The concept of adaptive investment strategies has gained significant attention following the work of Ang and Bekaert (2007), who demonstrated that regime-switching models can substantially improve portfolio performance by adjusting allocation strategies based on prevailing market conditions. Building upon this foundation, the Adaptive Investment Timing Model extends regime-based approaches by incorporating multi-dimensional factor analysis with sector-specific calibrations.
Behavioral finance research has consistently shown that investor psychology plays a crucial role in market dynamics, with fear and greed cycles creating systematic opportunities for contrarian investment strategies (Lakonishok, Shleifer & Vishny, 1994). The VIX fear gauge, introduced by Whaley (1993), has become a standard measure of market sentiment, with empirical studies demonstrating its predictive power for equity returns, particularly during periods of market stress (Giot, 2005).
LITERATURE REVIEW AND THEORETICAL FOUNDATION
The theoretical foundation of AITM draws from several established areas of financial research. Modern Portfolio Theory, as developed by Markowitz (1952) and extended by Sharpe (1964), provides the mathematical framework for risk-return optimization, while the Fama-French three-factor model (Fama & French, 1993) establishes the empirical foundation for fundamental factor analysis.
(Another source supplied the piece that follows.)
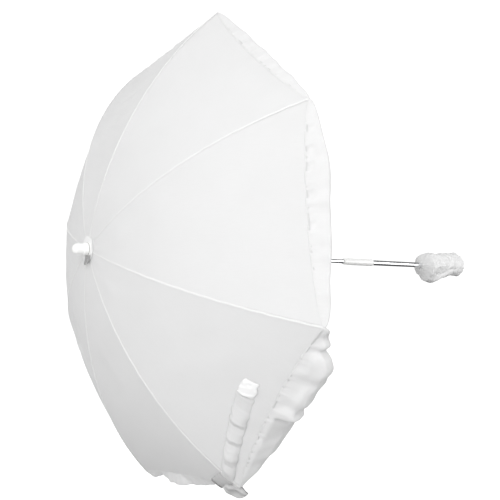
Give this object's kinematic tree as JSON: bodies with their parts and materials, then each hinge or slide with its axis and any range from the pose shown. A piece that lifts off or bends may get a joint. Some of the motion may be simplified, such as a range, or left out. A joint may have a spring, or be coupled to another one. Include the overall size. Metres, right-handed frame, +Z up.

Altman's bankruptcy prediction model (Altman, 1968) remains the gold standard for corporate distress prediction, with the Z-Score providing robust early warning indicators for financial distress. Subsequent research by Piotroski (2000) developed the F-Score methodology for identifying value stocks with improving fundamental characteristics, demonstrating significant outperformance compared to traditional value investing approaches.
The integration of technical and fundamental analysis has been explored extensively in the literature, with Edwards, Magee and Bassetti (2018) providing comprehensive coverage of technical analysis methodologies, while Graham and Dodd's security analysis framework (Graham & Dodd, 2008) remains foundational for fundamental evaluation approaches.
Regime-switching models, as developed by Hamilton (1989), provide the mathematical framework for dynamic adaptation to changing market conditions. Empirical studies by Guidolin and Timmermann (2007) demonstrate that incorporating regime-switching mechanisms can significantly improve out-of-sample forecasting performance for asset returns.
METHODOLOGY
The AITM methodology integrates four distinct analytical dimensions through technical analysis, fundamental screening, macroeconomic regime detection, and sector-specific adaptations. The mathematical formulation follows a weighted composite approach where the final investment signal S(t) is calculated as:
S(t) = α₁ × T(t) × W_regime(t) + α₂ × F(t) × (1 - W_regime(t)) + α₃ × M(t) + ε(t)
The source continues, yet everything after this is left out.